WHAT THE EXERCISE ASKS → Wherever a line below holds the word "JSON", copy that line.

--- start DATA SUPPLIED ---

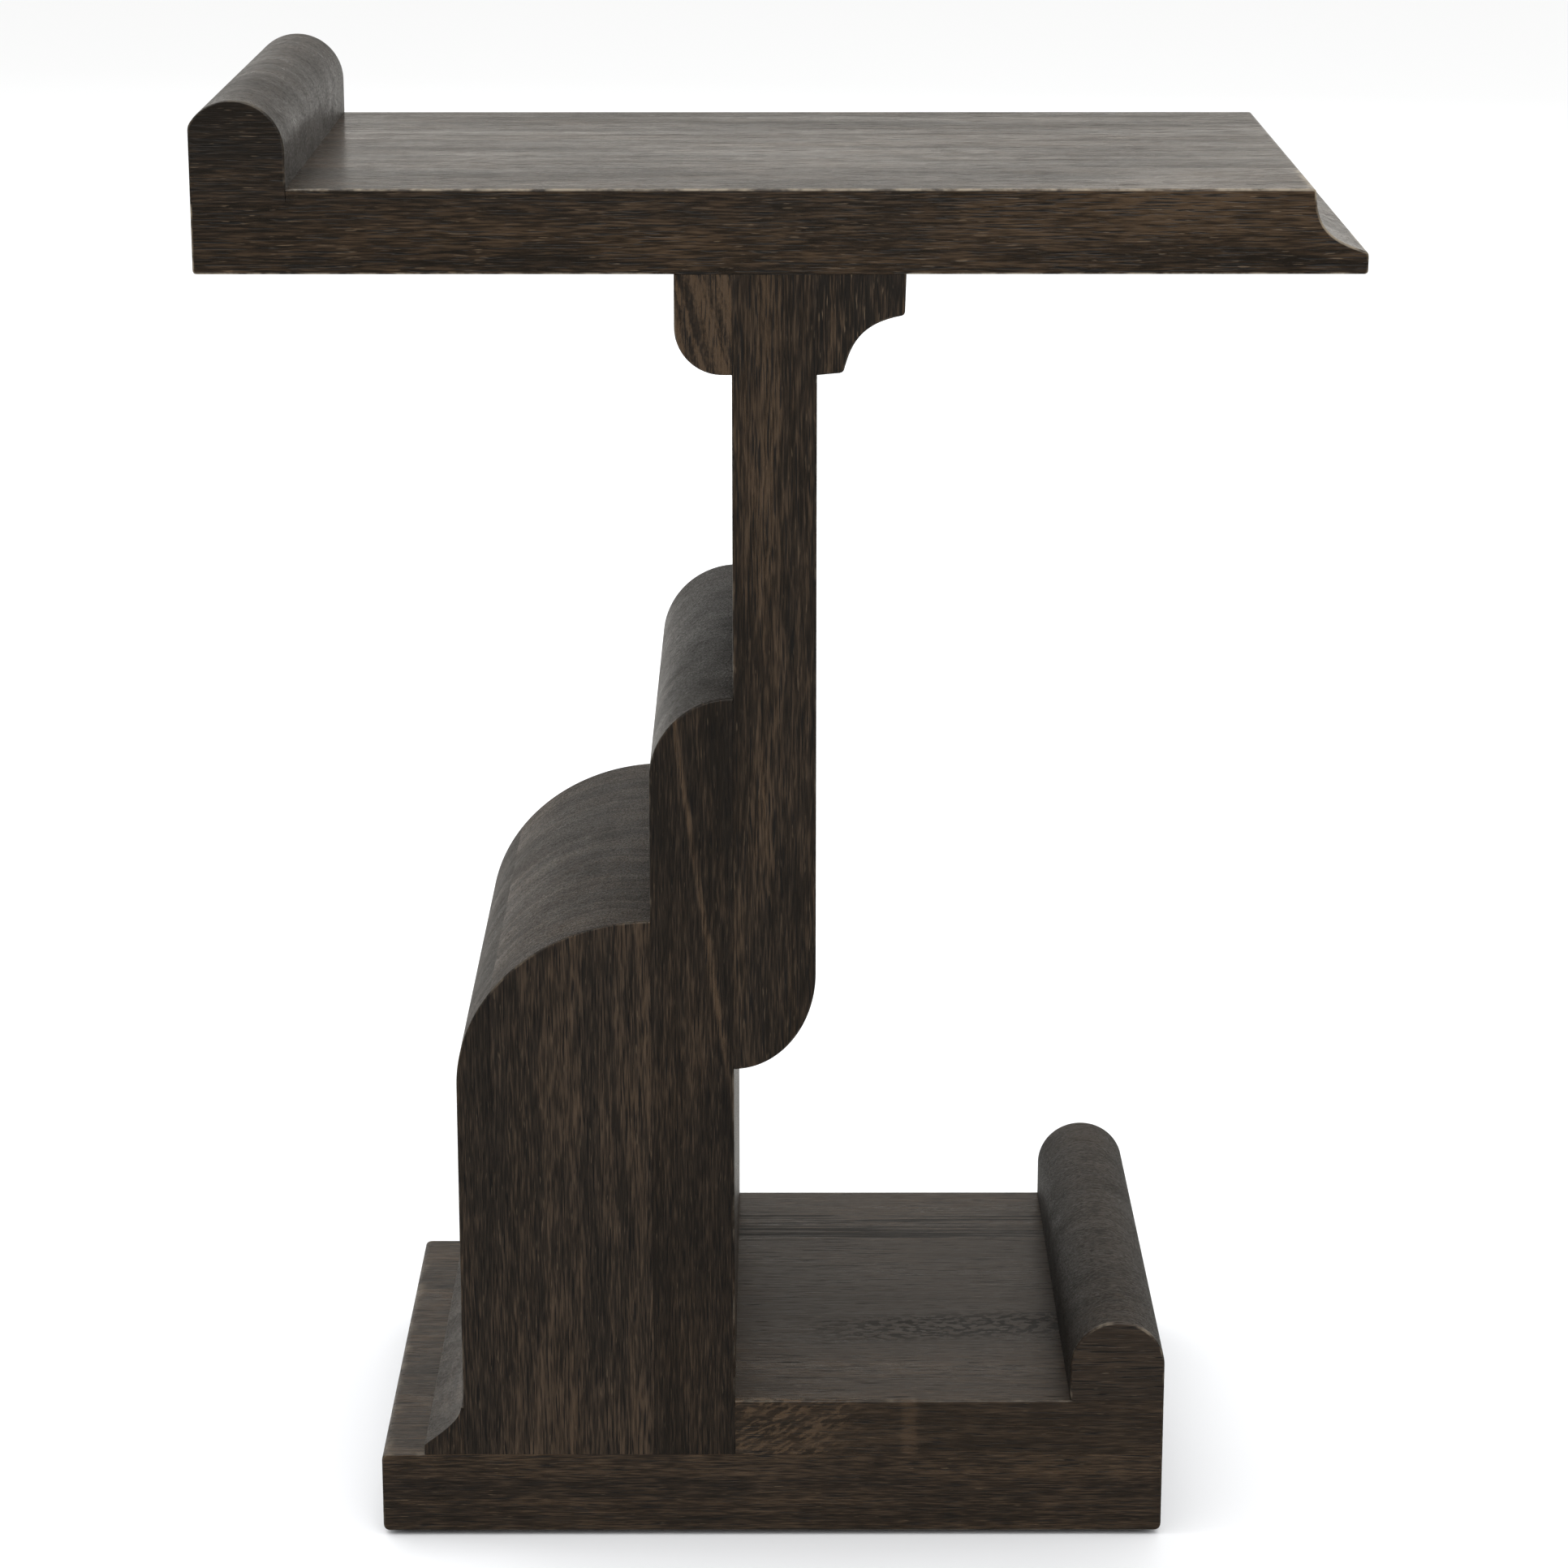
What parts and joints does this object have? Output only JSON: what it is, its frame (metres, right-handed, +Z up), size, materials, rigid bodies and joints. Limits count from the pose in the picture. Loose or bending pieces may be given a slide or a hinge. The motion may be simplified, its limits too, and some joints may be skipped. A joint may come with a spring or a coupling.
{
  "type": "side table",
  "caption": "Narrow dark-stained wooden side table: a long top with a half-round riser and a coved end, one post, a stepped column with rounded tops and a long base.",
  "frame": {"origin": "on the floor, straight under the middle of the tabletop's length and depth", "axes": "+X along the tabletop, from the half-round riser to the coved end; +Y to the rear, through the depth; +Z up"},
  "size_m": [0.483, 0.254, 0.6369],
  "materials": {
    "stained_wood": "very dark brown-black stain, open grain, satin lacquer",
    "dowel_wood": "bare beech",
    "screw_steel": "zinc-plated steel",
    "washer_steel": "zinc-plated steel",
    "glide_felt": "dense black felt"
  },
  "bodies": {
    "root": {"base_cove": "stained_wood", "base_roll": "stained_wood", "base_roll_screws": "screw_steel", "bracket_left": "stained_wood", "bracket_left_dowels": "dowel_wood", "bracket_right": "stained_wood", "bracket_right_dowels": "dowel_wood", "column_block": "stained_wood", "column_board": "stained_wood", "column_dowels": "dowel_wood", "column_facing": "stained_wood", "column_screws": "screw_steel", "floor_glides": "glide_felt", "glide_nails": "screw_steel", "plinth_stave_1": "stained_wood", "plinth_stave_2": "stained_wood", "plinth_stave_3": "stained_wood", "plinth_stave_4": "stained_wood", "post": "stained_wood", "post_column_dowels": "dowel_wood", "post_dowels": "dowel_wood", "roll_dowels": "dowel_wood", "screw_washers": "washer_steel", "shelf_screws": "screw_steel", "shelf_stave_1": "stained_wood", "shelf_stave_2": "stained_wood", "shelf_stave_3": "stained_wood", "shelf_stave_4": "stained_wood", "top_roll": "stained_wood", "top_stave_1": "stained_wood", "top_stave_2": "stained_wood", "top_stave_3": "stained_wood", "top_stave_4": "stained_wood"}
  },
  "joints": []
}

--- end DATA SUPPLIED ---
--- start DATA SUPPLIED ---

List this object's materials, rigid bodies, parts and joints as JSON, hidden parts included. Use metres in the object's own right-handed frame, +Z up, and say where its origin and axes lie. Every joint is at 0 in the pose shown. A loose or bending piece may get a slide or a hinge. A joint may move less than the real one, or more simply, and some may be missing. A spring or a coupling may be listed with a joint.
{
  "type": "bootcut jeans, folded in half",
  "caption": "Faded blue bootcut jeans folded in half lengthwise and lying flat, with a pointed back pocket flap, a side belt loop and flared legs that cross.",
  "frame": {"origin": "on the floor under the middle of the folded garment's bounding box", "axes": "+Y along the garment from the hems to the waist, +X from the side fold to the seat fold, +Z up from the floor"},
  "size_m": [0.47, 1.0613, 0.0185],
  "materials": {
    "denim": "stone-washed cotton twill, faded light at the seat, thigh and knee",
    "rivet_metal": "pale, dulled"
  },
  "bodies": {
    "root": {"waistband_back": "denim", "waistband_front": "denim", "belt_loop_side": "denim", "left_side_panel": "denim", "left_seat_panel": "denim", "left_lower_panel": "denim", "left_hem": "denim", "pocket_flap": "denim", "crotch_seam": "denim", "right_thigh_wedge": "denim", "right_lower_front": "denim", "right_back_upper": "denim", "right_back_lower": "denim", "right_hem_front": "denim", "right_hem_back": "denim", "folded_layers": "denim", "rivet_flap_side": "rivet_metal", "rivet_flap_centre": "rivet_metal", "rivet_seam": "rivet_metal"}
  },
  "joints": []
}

--- end DATA SUPPLIED ---

CORRECT RESPONSE →
What parts and joints does this object have? Output only JSON: what it is, its frame (metres, right-handed, +Z up), size, materials, rigid bodies and joints. Limits count from the pose in the picture. Loose or bending pieces may be given a slide or a hinge. The motion may be simplified, its limits too, and some joints may be skipped. A joint may come with a spring or a coupling.
List this object's materials, rigid bodies, parts and joints as JSON, hidden parts included. Use metres in the object's own right-handed frame, +Z up, and say where its origin and axes lie. Every joint is at 0 in the pose shown. A loose or bending piece may get a slide or a hinge. A joint may move less than the real one, or more simply, and some may be missing. A spring or a coupling may be listed with a joint.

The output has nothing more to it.